═══ Data ═══

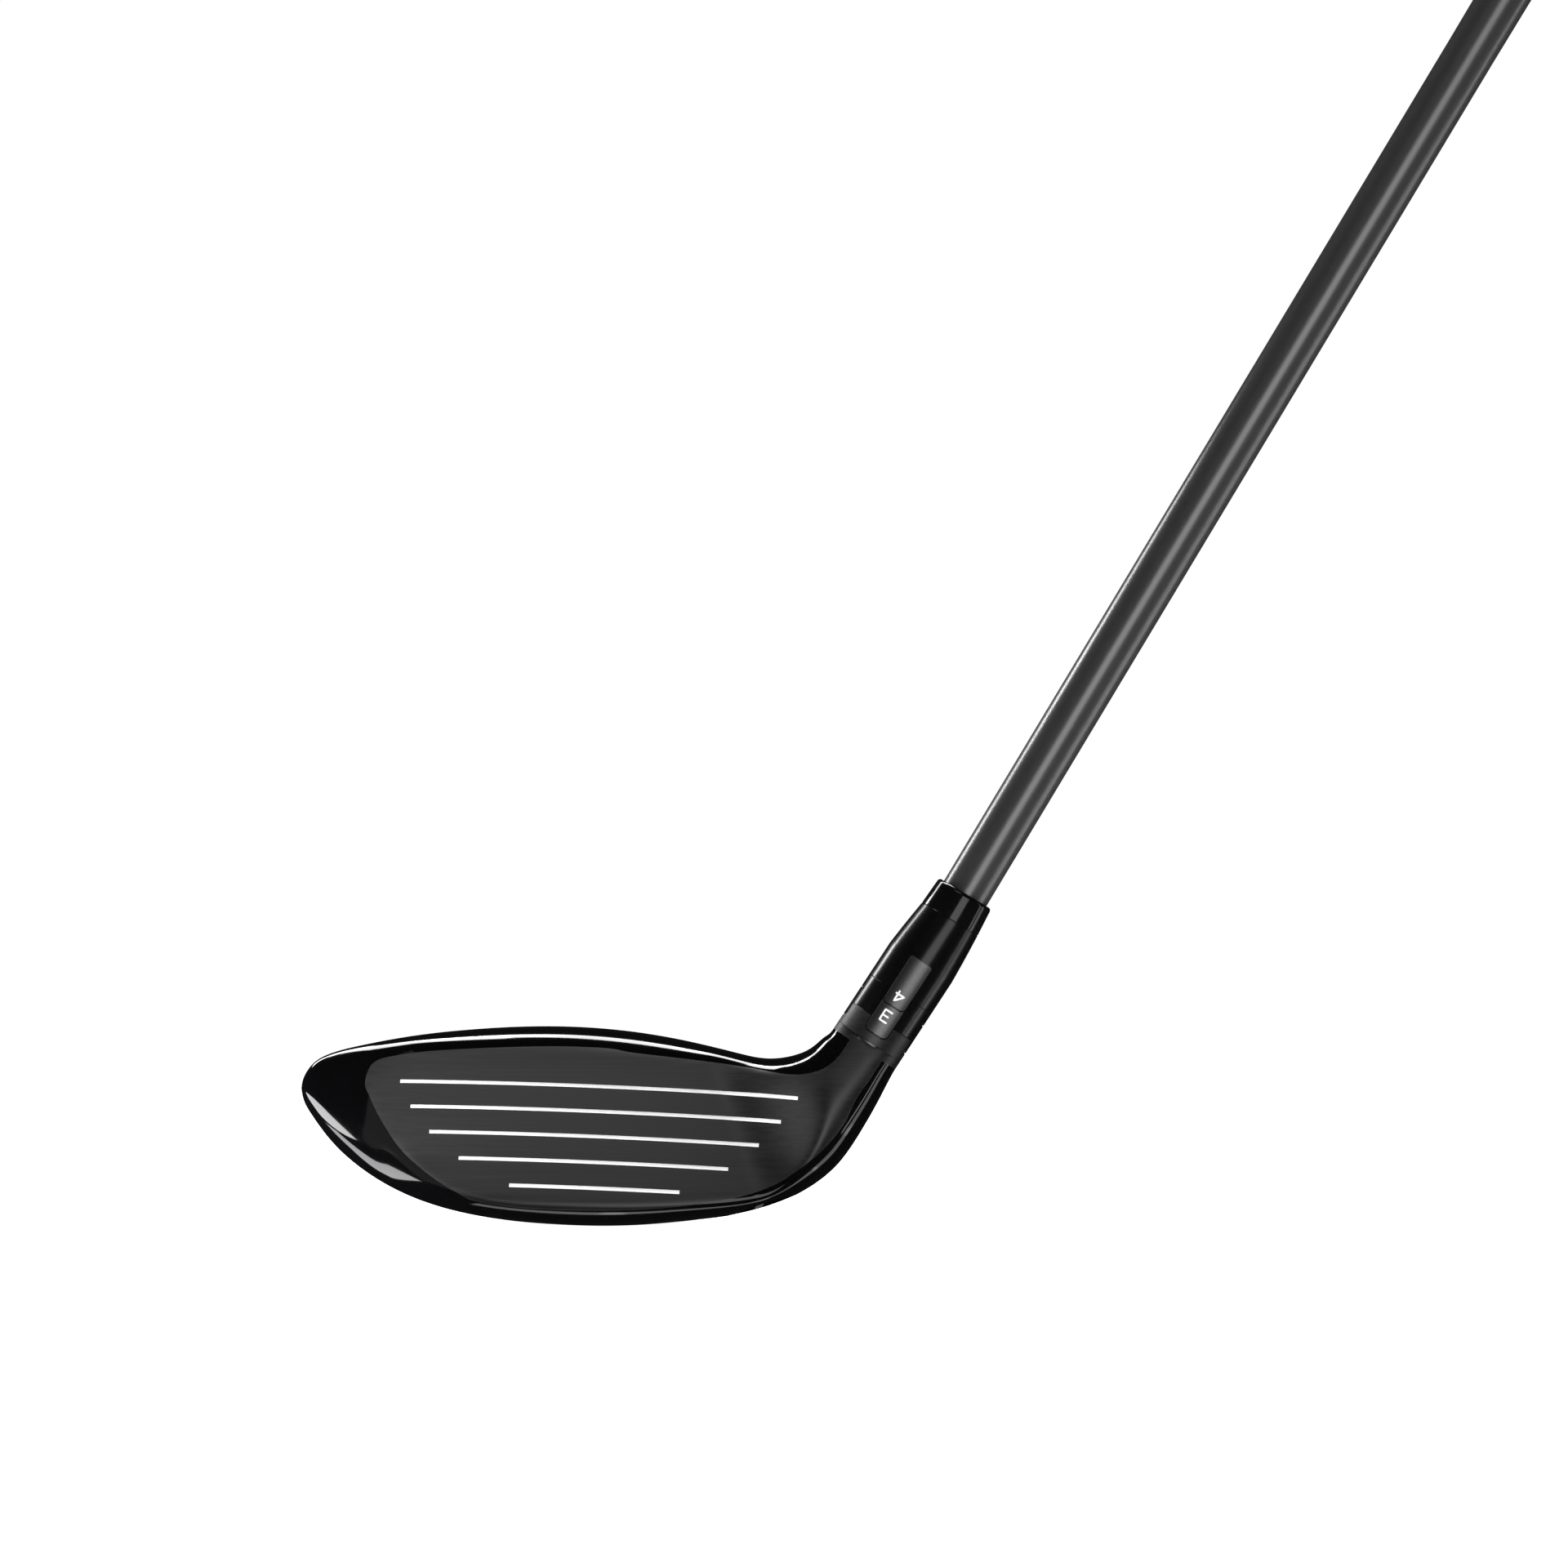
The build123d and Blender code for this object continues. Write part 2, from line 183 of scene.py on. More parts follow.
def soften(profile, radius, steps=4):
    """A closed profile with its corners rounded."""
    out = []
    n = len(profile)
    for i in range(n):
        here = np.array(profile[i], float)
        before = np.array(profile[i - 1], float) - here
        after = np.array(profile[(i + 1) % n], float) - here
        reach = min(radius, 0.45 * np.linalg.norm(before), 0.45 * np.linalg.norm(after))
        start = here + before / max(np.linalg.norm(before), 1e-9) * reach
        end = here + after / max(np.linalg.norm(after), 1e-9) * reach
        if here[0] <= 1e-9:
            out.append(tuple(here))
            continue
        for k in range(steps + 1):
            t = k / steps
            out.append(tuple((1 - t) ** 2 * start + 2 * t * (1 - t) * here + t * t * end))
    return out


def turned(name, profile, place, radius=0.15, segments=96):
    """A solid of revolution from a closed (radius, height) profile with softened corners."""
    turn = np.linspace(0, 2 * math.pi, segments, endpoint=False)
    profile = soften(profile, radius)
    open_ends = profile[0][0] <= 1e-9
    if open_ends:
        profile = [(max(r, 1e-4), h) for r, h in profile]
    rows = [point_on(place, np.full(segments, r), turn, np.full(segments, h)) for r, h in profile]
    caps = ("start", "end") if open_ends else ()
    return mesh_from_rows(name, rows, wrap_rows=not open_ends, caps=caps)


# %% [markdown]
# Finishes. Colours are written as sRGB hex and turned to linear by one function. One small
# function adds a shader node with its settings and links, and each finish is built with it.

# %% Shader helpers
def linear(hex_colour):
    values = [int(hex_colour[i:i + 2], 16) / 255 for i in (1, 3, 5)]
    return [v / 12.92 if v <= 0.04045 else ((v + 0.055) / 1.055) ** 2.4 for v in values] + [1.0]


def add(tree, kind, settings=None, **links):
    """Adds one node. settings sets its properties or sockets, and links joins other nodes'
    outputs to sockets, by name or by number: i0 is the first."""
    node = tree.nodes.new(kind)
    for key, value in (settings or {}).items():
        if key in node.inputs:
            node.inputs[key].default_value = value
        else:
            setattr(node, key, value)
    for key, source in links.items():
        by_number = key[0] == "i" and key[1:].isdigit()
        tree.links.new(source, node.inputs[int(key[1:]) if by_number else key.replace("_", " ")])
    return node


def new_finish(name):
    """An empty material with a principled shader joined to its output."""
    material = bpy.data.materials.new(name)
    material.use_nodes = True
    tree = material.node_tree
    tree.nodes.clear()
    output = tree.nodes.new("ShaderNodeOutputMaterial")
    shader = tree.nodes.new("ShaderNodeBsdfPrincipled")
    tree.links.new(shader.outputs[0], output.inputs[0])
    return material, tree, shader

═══

*Work to complete*
Extract the complete data, matching each line exactly.

*Answer*
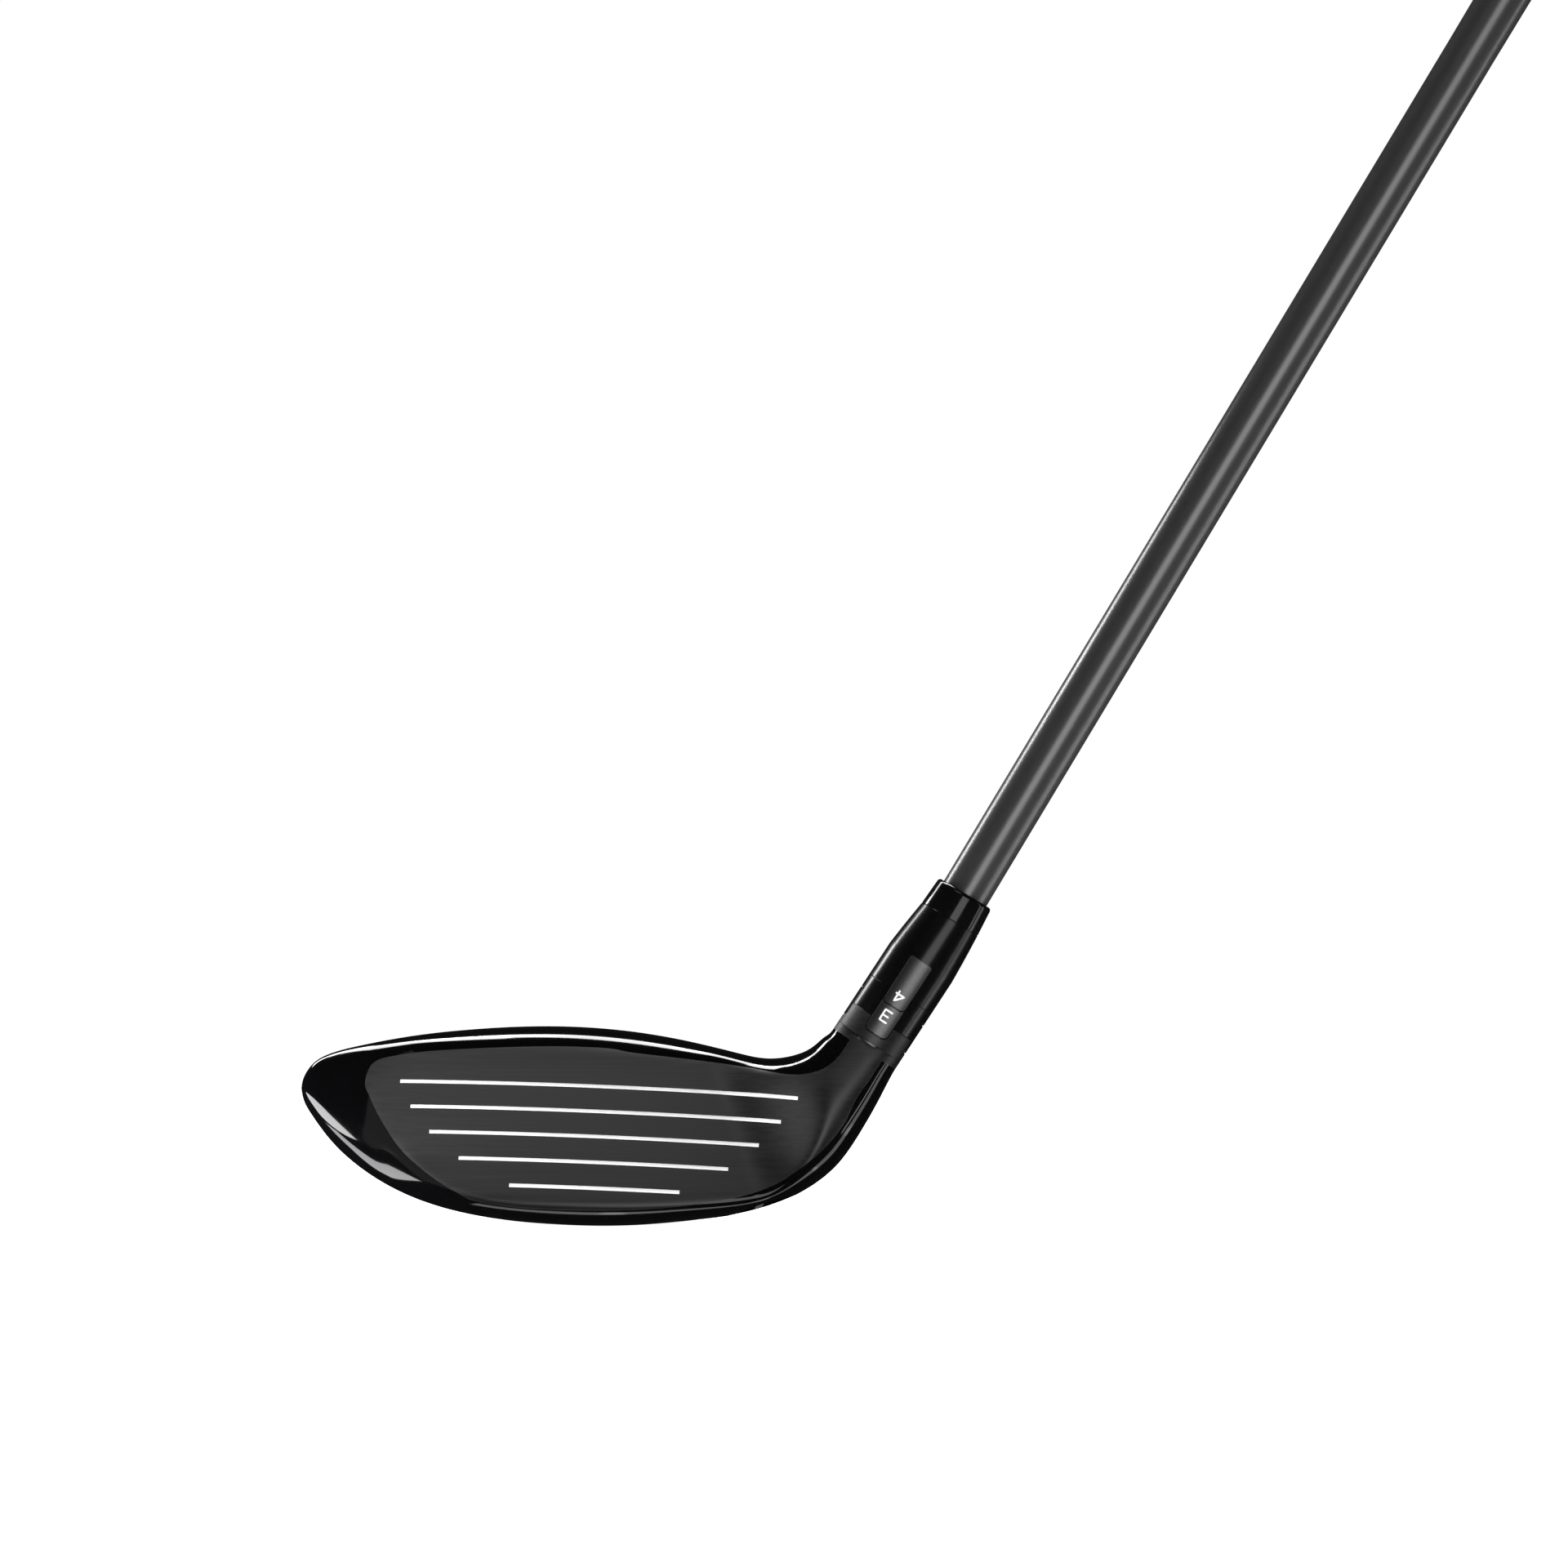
The build123d and Blender code for this object continues. Write part 2, from line 183 of scene.py on. More parts follow.
def soften(profile, radius, steps=4):
    """A closed profile with its corners rounded."""
    out = []
    n = len(profile)
    for i in range(n):
        here = np.array(profile[i], float)
        before = np.array(profile[i - 1], float) - here
        after = np.array(profile[(i + 1) % n], float) - here
        reach = min(radius, 0.45 * np.linalg.norm(before), 0.45 * np.linalg.norm(after))
        start = here + before / max(np.linalg.norm(before), 1e-9) * reach
        end = here + after / max(np.linalg.norm(after), 1e-9) * reach
        if here[0] <= 1e-9:
            out.append(tuple(here))
            continue
        for k in range(steps + 1):
            t = k / steps
            out.append(tuple((1 - t) ** 2 * start + 2 * t * (1 - t) * here + t * t * end))
    return out


def turned(name, profile, place, radius=0.15, segments=96):
    """A solid of revolution from a closed (radius, height) profile with softened corners."""
    turn = np.linspace(0, 2 * math.pi, segments, endpoint=False)
    profile = soften(profile, radius)
    open_ends = profile[0][0] <= 1e-9
    if open_ends:
        profile = [(max(r, 1e-4), h) for r, h in profile]
    rows = [point_on(place, np.full(segments, r), turn, np.full(segments, h)) for r, h in profile]
    caps = ("start", "end") if open_ends else ()
    return mesh_from_rows(name, rows, wrap_rows=not open_ends, caps=caps)


# %% [markdown]
# Finishes. Colours are written as sRGB hex and turned to linear by one function. One small
# function adds a shader node with its settings and links, and each finish is built with it.

# %% Shader helpers
def linear(hex_colour):
    values = [int(hex_colour[i:i + 2], 16) / 255 for i in (1, 3, 5)]
    return [v / 12.92 if v <= 0.04045 else ((v + 0.055) / 1.055) ** 2.4 for v in values] + [1.0]


def add(tree, kind, settings=None, **links):
    """Adds one node. settings sets its properties or sockets, and links joins other nodes'
    outputs to sockets, by name or by number: i0 is the first."""
    node = tree.nodes.new(kind)
    for key, value in (settings or {}).items():
        if key in node.inputs:
            node.inputs[key].default_value = value
        else:
            setattr(node, key, value)
    for key, source in links.items():
        by_number = key[0] == "i" and key[1:].isdigit()
        tree.links.new(source, node.inputs[int(key[1:]) if by_number else key.replace("_", " ")])
    return node


def new_finish(name):
    """An empty material with a principled shader joined to its output."""
    material = bpy.data.materials.new(name)
    material.use_nodes = True
    tree = material.node_tree
    tree.nodes.clear()
    output = tree.nodes.new("ShaderNodeOutputMaterial")
    shader = tree.nodes.new("ShaderNodeBsdfPrincipled")
    tree.links.new(shader.outputs[0], output.inputs[0])
    return material, tree, shader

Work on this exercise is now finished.